The Main Challenges of Hair Cloning
According to current laboratory findings, the main challenge is the growth of hair follicles. Following the implantation of the newly created cells into the balding areas of the scalp, the new hair follicles induced will grow at all angles and in different directions. The reason for this is that the process of hair follicle formation and direction of growth starts during embryonic development whereas each hair follicle is independent and goes through growth cycles at different times.
As it is unpredictable how these new hair follicles will grow in terms of direction, one might think that with the growth of new hair follicles generated via hair cloning, just as in the traditional hair transplantation procedure, incision sites can be created and reimplanted to the intented direction of growth and angles, thus providing a natural look.
In these premises, hair cloning does not quite distinguish from a traditional hair transplantation procedure.
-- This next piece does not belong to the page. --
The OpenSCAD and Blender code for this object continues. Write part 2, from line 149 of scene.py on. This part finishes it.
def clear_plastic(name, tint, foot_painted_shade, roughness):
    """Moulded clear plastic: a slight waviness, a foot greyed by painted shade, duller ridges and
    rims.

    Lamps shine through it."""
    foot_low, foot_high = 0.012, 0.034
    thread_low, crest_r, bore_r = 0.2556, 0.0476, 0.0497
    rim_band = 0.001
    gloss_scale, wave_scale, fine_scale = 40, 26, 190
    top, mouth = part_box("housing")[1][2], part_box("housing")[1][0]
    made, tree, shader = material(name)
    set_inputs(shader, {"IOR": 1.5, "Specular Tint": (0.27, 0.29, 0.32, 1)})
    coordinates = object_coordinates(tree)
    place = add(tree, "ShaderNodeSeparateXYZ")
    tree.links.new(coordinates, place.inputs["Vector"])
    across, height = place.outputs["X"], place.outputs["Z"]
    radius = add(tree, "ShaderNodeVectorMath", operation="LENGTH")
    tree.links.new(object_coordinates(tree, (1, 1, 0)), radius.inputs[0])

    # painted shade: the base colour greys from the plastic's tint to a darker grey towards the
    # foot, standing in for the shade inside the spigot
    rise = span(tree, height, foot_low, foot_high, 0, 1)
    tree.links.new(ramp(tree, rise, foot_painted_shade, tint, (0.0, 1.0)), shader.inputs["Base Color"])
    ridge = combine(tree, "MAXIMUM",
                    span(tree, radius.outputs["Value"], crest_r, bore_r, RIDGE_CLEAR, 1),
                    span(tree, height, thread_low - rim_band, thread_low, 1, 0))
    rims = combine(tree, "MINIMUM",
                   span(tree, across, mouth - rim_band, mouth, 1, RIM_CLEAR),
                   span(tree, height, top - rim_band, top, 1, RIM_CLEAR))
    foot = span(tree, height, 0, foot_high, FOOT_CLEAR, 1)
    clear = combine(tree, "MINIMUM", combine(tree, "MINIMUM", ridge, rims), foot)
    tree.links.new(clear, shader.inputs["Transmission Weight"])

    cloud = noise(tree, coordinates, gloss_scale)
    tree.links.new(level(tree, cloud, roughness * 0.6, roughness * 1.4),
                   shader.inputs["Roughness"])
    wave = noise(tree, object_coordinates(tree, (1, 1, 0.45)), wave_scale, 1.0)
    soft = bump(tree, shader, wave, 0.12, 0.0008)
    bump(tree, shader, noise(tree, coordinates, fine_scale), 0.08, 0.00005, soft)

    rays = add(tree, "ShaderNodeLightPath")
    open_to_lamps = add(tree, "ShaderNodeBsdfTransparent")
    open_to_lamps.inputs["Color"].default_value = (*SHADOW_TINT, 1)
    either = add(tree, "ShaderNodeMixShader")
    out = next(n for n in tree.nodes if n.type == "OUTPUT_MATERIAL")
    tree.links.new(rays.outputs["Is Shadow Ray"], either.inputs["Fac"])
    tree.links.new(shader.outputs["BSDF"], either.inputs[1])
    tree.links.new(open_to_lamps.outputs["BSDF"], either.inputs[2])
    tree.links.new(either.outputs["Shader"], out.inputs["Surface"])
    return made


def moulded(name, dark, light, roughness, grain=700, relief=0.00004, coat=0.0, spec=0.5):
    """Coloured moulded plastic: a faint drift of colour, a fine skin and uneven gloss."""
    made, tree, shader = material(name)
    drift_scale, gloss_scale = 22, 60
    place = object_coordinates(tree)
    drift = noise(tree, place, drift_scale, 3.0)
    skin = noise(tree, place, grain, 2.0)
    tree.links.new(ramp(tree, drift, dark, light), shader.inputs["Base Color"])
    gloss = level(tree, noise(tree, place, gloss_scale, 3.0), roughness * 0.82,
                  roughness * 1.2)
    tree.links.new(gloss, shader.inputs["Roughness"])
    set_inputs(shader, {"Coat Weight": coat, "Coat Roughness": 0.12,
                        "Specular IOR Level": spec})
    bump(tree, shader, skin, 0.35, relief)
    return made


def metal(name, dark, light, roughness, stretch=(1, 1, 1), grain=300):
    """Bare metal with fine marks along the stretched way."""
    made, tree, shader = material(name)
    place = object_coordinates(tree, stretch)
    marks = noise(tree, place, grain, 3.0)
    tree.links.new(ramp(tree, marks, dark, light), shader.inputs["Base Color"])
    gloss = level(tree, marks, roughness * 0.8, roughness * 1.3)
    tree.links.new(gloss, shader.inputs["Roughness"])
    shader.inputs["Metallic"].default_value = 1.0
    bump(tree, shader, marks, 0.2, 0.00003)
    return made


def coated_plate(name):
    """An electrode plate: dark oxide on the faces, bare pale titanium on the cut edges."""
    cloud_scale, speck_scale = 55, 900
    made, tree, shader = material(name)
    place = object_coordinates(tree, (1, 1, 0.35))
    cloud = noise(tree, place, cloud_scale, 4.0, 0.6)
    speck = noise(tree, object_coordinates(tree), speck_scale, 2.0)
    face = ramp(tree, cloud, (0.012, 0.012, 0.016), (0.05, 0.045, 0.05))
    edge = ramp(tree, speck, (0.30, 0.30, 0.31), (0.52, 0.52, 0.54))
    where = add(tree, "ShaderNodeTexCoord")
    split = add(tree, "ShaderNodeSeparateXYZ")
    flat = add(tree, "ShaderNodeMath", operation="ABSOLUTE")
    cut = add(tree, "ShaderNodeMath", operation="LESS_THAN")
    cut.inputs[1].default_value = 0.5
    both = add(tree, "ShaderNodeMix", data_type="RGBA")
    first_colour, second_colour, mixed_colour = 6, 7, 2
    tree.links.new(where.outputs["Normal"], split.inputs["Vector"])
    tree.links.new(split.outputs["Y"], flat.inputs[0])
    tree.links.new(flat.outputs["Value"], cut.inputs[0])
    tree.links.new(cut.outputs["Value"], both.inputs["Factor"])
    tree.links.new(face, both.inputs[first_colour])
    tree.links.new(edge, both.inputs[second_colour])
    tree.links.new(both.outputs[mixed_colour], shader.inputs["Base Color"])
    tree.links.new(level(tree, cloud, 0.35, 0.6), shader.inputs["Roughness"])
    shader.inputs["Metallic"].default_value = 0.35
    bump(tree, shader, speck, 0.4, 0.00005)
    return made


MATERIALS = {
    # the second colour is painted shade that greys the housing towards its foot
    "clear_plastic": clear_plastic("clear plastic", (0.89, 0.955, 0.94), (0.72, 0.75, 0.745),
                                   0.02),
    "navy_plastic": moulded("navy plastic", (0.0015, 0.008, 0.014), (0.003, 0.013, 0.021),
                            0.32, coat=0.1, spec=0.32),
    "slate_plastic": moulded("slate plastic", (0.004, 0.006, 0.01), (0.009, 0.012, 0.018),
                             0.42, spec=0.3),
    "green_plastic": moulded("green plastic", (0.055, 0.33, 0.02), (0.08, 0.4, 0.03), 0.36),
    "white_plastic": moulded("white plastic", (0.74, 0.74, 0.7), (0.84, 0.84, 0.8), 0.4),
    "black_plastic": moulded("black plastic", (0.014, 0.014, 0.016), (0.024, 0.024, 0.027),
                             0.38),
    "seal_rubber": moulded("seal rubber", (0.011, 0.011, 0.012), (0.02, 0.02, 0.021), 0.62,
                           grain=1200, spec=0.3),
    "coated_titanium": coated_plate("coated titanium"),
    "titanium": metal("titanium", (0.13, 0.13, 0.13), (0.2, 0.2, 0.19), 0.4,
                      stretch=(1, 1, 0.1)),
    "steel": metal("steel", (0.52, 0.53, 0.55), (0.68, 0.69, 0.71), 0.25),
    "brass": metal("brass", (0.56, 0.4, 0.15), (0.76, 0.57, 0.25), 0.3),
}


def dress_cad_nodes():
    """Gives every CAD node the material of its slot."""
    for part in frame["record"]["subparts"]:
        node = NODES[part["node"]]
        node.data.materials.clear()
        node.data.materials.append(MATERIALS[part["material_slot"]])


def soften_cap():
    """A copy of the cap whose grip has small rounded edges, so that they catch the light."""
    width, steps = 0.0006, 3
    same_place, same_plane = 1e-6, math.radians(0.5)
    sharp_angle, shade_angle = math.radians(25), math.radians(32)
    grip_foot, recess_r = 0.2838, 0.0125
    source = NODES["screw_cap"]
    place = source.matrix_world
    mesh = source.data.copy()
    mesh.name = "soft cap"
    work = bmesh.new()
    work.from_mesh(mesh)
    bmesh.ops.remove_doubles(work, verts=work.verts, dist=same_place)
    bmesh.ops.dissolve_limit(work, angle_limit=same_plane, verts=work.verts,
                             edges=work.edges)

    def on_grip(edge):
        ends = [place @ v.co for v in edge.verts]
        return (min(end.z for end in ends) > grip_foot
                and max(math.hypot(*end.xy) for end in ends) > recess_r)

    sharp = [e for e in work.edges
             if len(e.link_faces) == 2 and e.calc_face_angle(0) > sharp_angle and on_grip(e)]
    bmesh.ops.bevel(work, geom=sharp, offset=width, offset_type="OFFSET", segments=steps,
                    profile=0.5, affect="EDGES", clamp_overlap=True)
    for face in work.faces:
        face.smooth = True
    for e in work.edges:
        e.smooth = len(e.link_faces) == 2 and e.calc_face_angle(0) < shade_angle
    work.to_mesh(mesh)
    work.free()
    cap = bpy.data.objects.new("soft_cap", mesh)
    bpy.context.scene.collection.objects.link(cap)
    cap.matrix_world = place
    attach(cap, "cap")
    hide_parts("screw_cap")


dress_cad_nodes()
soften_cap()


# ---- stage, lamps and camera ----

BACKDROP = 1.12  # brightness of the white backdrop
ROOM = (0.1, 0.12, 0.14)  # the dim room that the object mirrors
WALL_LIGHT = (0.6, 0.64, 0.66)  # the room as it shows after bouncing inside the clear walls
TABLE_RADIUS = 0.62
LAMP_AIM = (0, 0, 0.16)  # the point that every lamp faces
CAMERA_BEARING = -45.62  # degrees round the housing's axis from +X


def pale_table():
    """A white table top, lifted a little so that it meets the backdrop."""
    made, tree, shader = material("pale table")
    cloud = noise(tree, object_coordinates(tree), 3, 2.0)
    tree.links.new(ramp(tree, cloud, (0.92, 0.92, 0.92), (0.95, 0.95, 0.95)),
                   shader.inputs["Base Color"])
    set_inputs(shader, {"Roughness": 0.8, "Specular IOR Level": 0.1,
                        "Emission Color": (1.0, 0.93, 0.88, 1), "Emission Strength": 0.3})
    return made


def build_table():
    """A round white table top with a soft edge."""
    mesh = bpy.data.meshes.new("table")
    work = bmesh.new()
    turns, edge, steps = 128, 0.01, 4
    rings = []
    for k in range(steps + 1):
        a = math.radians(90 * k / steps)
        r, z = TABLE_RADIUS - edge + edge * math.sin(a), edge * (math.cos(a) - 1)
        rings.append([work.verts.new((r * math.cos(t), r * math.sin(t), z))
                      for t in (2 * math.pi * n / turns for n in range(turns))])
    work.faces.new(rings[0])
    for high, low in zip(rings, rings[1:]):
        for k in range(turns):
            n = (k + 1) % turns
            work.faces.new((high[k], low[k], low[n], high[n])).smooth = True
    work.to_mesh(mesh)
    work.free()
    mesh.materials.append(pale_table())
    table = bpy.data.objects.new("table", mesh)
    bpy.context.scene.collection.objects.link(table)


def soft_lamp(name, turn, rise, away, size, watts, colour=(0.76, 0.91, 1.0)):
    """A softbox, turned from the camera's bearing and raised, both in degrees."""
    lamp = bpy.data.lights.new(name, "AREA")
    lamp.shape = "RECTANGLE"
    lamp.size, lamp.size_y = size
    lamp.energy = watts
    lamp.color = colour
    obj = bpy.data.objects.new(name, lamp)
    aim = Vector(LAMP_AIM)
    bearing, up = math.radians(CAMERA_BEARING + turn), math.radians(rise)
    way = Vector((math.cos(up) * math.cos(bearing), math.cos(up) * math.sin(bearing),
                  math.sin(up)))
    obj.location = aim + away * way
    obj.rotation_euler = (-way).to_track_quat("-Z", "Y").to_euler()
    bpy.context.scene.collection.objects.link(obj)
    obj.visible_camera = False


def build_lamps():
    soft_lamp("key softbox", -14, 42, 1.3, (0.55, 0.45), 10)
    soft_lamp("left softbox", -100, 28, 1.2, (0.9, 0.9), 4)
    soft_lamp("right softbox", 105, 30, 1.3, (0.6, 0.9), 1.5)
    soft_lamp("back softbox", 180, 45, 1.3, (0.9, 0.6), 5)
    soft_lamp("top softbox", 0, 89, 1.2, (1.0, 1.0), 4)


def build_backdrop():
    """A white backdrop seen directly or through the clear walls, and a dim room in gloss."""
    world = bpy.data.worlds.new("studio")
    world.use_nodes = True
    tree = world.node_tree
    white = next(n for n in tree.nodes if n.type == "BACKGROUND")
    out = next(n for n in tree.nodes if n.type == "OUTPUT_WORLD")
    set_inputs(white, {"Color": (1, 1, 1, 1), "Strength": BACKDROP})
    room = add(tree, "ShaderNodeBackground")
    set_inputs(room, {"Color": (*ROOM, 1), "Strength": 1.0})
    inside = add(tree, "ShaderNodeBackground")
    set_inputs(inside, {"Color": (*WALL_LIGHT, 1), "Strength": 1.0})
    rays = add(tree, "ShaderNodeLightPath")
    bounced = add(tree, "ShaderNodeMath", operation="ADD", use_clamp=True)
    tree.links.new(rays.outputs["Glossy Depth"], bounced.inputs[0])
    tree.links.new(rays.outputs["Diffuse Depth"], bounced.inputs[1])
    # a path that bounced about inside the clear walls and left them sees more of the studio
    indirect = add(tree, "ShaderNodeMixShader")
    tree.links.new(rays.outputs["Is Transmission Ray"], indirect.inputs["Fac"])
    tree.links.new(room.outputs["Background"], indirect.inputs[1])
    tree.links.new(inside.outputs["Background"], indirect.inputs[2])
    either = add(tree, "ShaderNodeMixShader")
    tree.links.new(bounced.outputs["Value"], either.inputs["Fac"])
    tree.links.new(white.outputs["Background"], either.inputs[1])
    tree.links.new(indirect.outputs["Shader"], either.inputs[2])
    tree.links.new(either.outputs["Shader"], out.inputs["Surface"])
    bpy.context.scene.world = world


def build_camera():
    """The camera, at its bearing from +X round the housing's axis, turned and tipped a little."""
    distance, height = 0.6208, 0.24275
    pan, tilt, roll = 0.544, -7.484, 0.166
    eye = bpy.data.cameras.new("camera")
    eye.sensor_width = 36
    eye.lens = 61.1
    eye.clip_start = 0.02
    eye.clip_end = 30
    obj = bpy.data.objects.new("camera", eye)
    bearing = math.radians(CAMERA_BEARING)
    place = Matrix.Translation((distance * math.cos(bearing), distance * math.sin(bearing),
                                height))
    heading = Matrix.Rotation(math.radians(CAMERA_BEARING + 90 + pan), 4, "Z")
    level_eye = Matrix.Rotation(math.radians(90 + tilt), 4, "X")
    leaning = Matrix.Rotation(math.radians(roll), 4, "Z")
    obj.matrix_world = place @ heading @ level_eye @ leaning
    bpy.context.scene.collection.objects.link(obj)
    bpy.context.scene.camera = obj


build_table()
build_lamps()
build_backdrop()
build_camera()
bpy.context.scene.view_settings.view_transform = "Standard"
The complications associated with this method is the risk of causing damage to the hair follicle stem cells and the possibility of tumor formation caused by cultured cells. FDA has declared that they will not approve hair cloning as a medical hair restoration practice unless risks have been minimized. In addition to this, following its approval, since the method does not leave visible scarring in the skin, it will stand out as an appealing alternative for many people. The time frame we predict for hair cloning to be available is potentially beyond 50 years.
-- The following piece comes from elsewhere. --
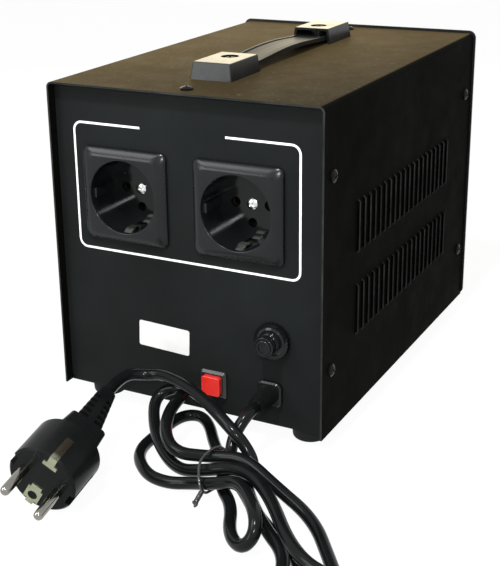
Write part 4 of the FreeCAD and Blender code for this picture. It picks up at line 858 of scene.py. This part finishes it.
def buildFootTree():
    tree, given, result = geometryTree("rubberFeet", feet)
    parts = []
    for outer, inner, low, edge in (("Outer Radius", "Recess Radius", 0.0, given["Edge Radius"]),
                                    ("Recess Radius", "Hole Radius", given["Recess Depth"], 0.0)):
        wide = mathNode(tree, "SUBTRACT", given[outer], given[inner])
        high = mathNode(tree, "SUBTRACT", given["Height"], low)
        middle = product(tree, mathNode(tree, "ADD", given[outer], given[inner]), 0.5)
        section = addNode(tree, "GeometryNodeCurvePrimitiveQuadrilateral", Width=wide, Height=high)
        rounded = addNode(tree, "GeometryNodeFilletCurve", {"mode": "POLY"}, Curve=section, Count=6,
                          Radius=edge)
        path = addNode(tree, "GeometryNodeCurvePrimitiveCircle", Resolution=56, Radius=middle)
        swept = addNode(tree, "GeometryNodeCurveToMesh", Curve=path, Profile_Curve=rounded)
        parts.append(raised(tree, swept, mathNode(tree, "ADD", product(tree, high, 0.5), low)))
    both = addNode(tree, "GeometryNodeJoinGeometry", Geometry=parts)
    x, y, z = splitAxes(tree, addNode(tree, "GeometryNodeInputPosition"))
    drop = mathNode(tree, "SUBTRACT", 1.0, mathNode(tree, "DIVIDE", z, given["Height"]))
    slope = mathNode(tree, "DIVIDE", given["Taper"], given["Outer Radius"])
    keep = mathNode(tree, "SUBTRACT", 1.0, product(tree, drop, slope))
    spot = combined(tree, product(tree, x, keep), product(tree, y, keep), z)
    tapered = addNode(tree, "GeometryNodeSetPosition", Geometry=both, Position=spot)
    return endTree(tree, given, result, tapered)


rubberFeet = addCopies("rubberFeet", buildFootTree(), [((x, y, 0), (0, 0, 1), 0.0) for x, y in footPlaces],
                       feet, footRubber, 40)
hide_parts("feet")
print("feet made")


# thread on the breaker's neck

thread = {
    "place": (48.8, 2.0, 57.8),
    "sizes": {"Radius": 5.28, "Length": 6.4, "Pitch": 0.8, "Thickness": 0.26},
}


def buildThreadTree():
    tree, given, result = geometryTree("neckThread", thread["sizes"])
    path = addNode(tree, "GeometryNodeCurveSpiral", Resolution=36, Height=given["Length"],
                   Rotations=mathNode(tree, "DIVIDE", given["Length"], given["Pitch"]),
                   Start_Radius=given["Radius"], End_Radius=given["Radius"])
    section = addNode(tree, "GeometryNodeCurvePrimitiveCircle", Resolution=6, Radius=given["Thickness"])
    swept = addNode(tree, "GeometryNodeCurveToMesh", Curve=path, Profile_Curve=section, Fill_Caps=True)
    return endTree(tree, given, result, swept)


addCopies("neckThread", buildThreadTree(), [(thread["place"], (0, -1, 0), 0.0)], thread["sizes"],
          socketGloss, 60)
print("thread made")


# prints on the rear panel: a white outline and a blank sticker

prints = {
    "frame": (-65.7, 63.5, 91.4, 159.4), "corner": 4.5,     # left, right, low and high
    "gap": (-25.7, 23.4),     # its upper line is open between these
    "line": 1.15, "thick": 0.06,
    "sticker": (-30.8, -0.1, 39.6, 53.9), "stickerCorner": 1.2, "stickerThick": 0.12,
    "stickerTurn": -2.2,    # in degrees, as it was stuck on by hand
    "arcSteps": 8,
}


def roundedCorners(left, right, low, high, r, steps):
    # the four corners' arcs, from the upper right one anticlockwise as seen from behind
    arcs = []
    for number, (x, z) in enumerate(((right - r, high - r), (left + r, high - r), (left + r, low + r),
                                     (right - r, low + r))):
        turns = [math.radians(90 * (number + step / steps)) for step in range(steps + 1)]
        arcs.append([(x + r * math.cos(turn), z + r * math.sin(turn)) for turn in turns])
    return arcs


def outlinePath(values):
    # from the gap's right end round the frame to its left end
    first, *others = roundedCorners(*values["frame"], values["corner"], values["arcSteps"])
    left, right = values["gap"]
    high = values["frame"][3]
    return [(right, high)] + sum(others + [first], [])[::-1] + [(left, high)]


def stickerOutline(values):
    outline = sum(roundedCorners(*values["sticker"], values["stickerCorner"], values["arcSteps"]), [])
    middle = sum((Vector(point) for point in outline), Vector((0, 0))) / len(outline)
    turn = Matrix.Rotation(math.radians(values["stickerTurn"]), 2)
    return [tuple(middle + turn @ (Vector(point) - middle)) for point in outline]


outline = stripMesh("panelOutline", outlinePath(prints), prints["line"], panelFace, -prints["thick"])
addPiece("panelOutline", outline, printWhite)
sticker = plateMesh("blankSticker", stickerOutline(prints), panelFace, -prints["stickerThick"])
addPiece("blankSticker", sticker, stickerWhite)
print("prints made")


# scale of the meter and the marks of the rocker, on the front

dial = {
    "pivot": (0, 217.0, 121.2),
    "thick": 0.08,
    "arcRadius": 23.5, "arcLine": 0.45, "arcSteps": 48,
    "sweep": (-45, 45),
    "major": 6, "minor": 5,
    "majorTick": (3.4, 0.6), "minorTick": (1.8, 0.3),     # length and line
    "numbers": ("0", "50", "100", "150", "200", "250"),
    "numberRadius": 29.6, "numberSize": 3.6, "numberThick": 0.04,
}


def dialSpot(values, share, radius):
    # seen from the front the scale runs from left to right, which is from +X to -X
    first, last = values["sweep"]
    turn = math.radians(first + (last - first) * share)
    x, y, z = values["pivot"]
    return (x - radius * math.sin(turn), z + radius * math.cos(turn))


def figureMesh(text, size, thick, spot, y):
    # a figure's right is -X, its top is +Z and it faces +Y, to the front
    curve = bpy.data.curves.new("figure", "FONT")
    curve.body = text
    curve.size = size * mm
    curve.extrude = thick * mm
    curve.align_x = "CENTER"
    curve.align_y = "CENTER"
    holder = addObject("figure", curve)
    turn = Matrix(((-1, 0, 0), (0, 0, 1), (0, 1, 0))).to_4x4()
    holder.matrix_world = Matrix.Translation(at(spot[0], y + thick, spot[1])) @ turn
    return meshOf(holder)


def makeDialMarks(values):
    y, thick, radius = values["pivot"][1], values["thick"], values["arcRadius"]
    arc = [dialSpot(values, step / values["arcSteps"], radius) for step in range(values["arcSteps"] + 1)]
    meshes = [stripMesh("scaleArc", arc, values["arcLine"], y, thick)]
    steps = (values["major"] - 1) * values["minor"]
    for step in range(steps + 1):
        length, line = values["minorTick" if step % values["minor"] else "majorTick"]
        ends = [dialSpot(values, step / steps, reach) for reach in (radius, radius + length)]
        meshes.append(stripMesh("scaleTick", ends, line, y, thick))
    for number, text in enumerate(values["numbers"]):
        spot = dialSpot(values, number / (len(values["numbers"]) - 1), values["numberRadius"])
        meshes.append(figureMesh(text, values["numberSize"], values["numberThick"], spot, y))
    work = bmesh.new()
    for mesh in meshes:
        work.from_mesh(mesh)
        bpy.data.meshes.remove(mesh)
    joined = bpy.data.meshes.new("dialMarks")
    work.to_mesh(joined)
    work.free()
    return joined


addPiece("dialMarks", makeDialMarks(dial), dialInk)

rockerMarks = {
    "pivot": (-44.0, 228.2, 68.2),
    "tilt": 10.0,
    "rise": 2.6, "dish": 1.6, "half": 7.4,
    "away": 4.0,          # each mark's place along the rocker from its middle
    "line": 0.55, "bar": 3.0, "ring": 1.35, "ringSteps": 28,
    "levels": (-0.02, 0.05),     # from just under the rocker's face to just over it
}


def makeRockerMarks(values):
    slope = (values["rise"] - values["dish"]) / values["half"]
    turn = Matrix.Rotation(math.radians(values["tilt"]), 4, "X")
    middle = at(*values["pivot"])
    away, half, radius, steps = values["away"], values["bar"] / 2, values["ring"], values["ringSteps"]

    def onFace(spot, level):
        # points are (across, along) on the rocker's face
        return middle + turn @ Vector((spot.x, values["dish"] + slope * abs(spot.y) + level, spot.y)) * mm

    turns = [math.tau * step / steps for step in range(steps)]
    ring = [(radius * math.cos(angle), radius * math.sin(angle) - away) for angle in turns]
    work = bmesh.new()
    addStrip(work, [(0, away - half), (0, away + half)], values["line"], values["levels"], onFace)
    addStrip(work, ring, values["line"], values["levels"], onFace, closed=True)
    return closedMesh("rockerMarks", work)


addPiece("rockerMarks", makeRockerMarks(rockerMarks), printWhite, "rocker")
print("marks of the front made")


# floor, backdrop and lamps

studio = {
    "floorSize": 30,
    "floorColour": (0.6, 0.6, 0.6, 1),
    "floorGlow": 0.9,       # the share of the seen floor that is plain light, and the rest takes the shadow
    "floorLight": 1.05,
    "worldStrength": 0.45,
    "lamps": [   # name, place, aim, size, watts, colour
        ("keyLamp", (-0.85, -0.95, 1.15), (0, 0, 0.08), 0.7, 10, (1, 1, 1)),
        ("cameraLamp", (0.25, -0.62, 0.36), (0, -0.12, 0.08), 0.05, 2.2, (1, 1, 1)),
        ("streakLamp", (0.1, -0.75, 1.25), (0, -0.1, 0.05), 0.12, 17, (1, 1, 1)),
        ("lowLamp", (-0.7, -1.15, 0.36), (0, -0.1, 0.2), 0.4, 3.5, (1, 1, 1)),
        ("farLamp", (-0.5, 0.76, 0.40), (0, 0, 0.18), 0.6, 2.4, (1.0, 0.84, 0.5)),
    ],
}


def seenDirectly(tree):
    # 1 for what the camera sees, also by reflection or through the window
    path = addNode(tree, "ShaderNodeLightPath", out=None)
    rays = [path[label] for label in ("Is Camera Ray", "Is Glossy Ray", "Is Transmission Ray")]
    return mathNode(tree, "MAXIMUM", *rays)


def makeFloor(values):
    size = values["floorSize"]
    corners = [(-size, -size, 0), (size, -size, 0), (size, size, 0), (-size, size, 0)]
    mesh = bpy.data.meshes.new("floor")
    mesh.from_pydata(corners, [], [(0, 1, 2, 3)])
    material = bpy.data.materials.new("paleFloor")
    material.use_nodes = True
    tree = material.node_tree
    shader = tree.nodes["Principled BSDF"]
    shader.inputs["Base Color"].default_value = values["floorColour"]
    shader.inputs["Roughness"].default_value = 0.9
    shader.inputs["Specular IOR Level"].default_value = 0.0
    glow = addNode(tree, "ShaderNodeEmission", Color=(1, 1, 1, 1), Strength=values["floorLight"])
    mix = tree.nodes.new("ShaderNodeMixShader")
    feed(tree, product(tree, seenDirectly(tree), values["floorGlow"]), mix.inputs["Fac"])
    feed(tree, shader.outputs["BSDF"], mix.inputs[1])
    feed(tree, glow, mix.inputs[2])
    feed(tree, mix.outputs["Shader"], tree.nodes["Material Output"].inputs["Surface"])
    mesh.materials.append(material)
    addObject("floor", mesh)


def makeWorld(values):
    world = bpy.data.worlds.new("studio")
    scene.world = world
    world.use_nodes = True
    tree = world.node_tree
    background = tree.nodes["Background"]
    background.inputs["Color"].default_value = (1, 1, 1, 1)
    level = rangeNode(tree, seenDirectly(tree), 0, 1, values["worldStrength"], 1)
    feed(tree, level, background.inputs["Strength"])


def makeLamps(values):
    for name, place, aim, side, power, colour in values["lamps"]:
        data = bpy.data.lights.new(name, "AREA")
        data.shape = "SQUARE"
        data.size = side
        data.energy = power
        data.color = colour
        lamp = addObject(name, data)
        lamp.location = place
        lamp.rotation_euler = (Vector(place) - Vector(aim)).to_track_quat("Z", "Y").to_euler()
        lamp.visible_camera = False


makeFloor(studio)
makeWorld(studio)
makeLamps(studio)
print("floor and lamps set")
The Perfect Candidate for Hair Cloning
Some hair transplant surgeons indicate that hair cloning will initially offer a solution for patients that have undergone more than one hair transplant procedure, but have failed to obtain satisfactory results.
As clinical trials on the field of hair cloning remains in its early stages, the specifications of the ideal candidate can not be accurately identified, nevertheless the person should be healthy and despite the many treatment alternatives tested, has not been able to prevent his/her hair loss problem.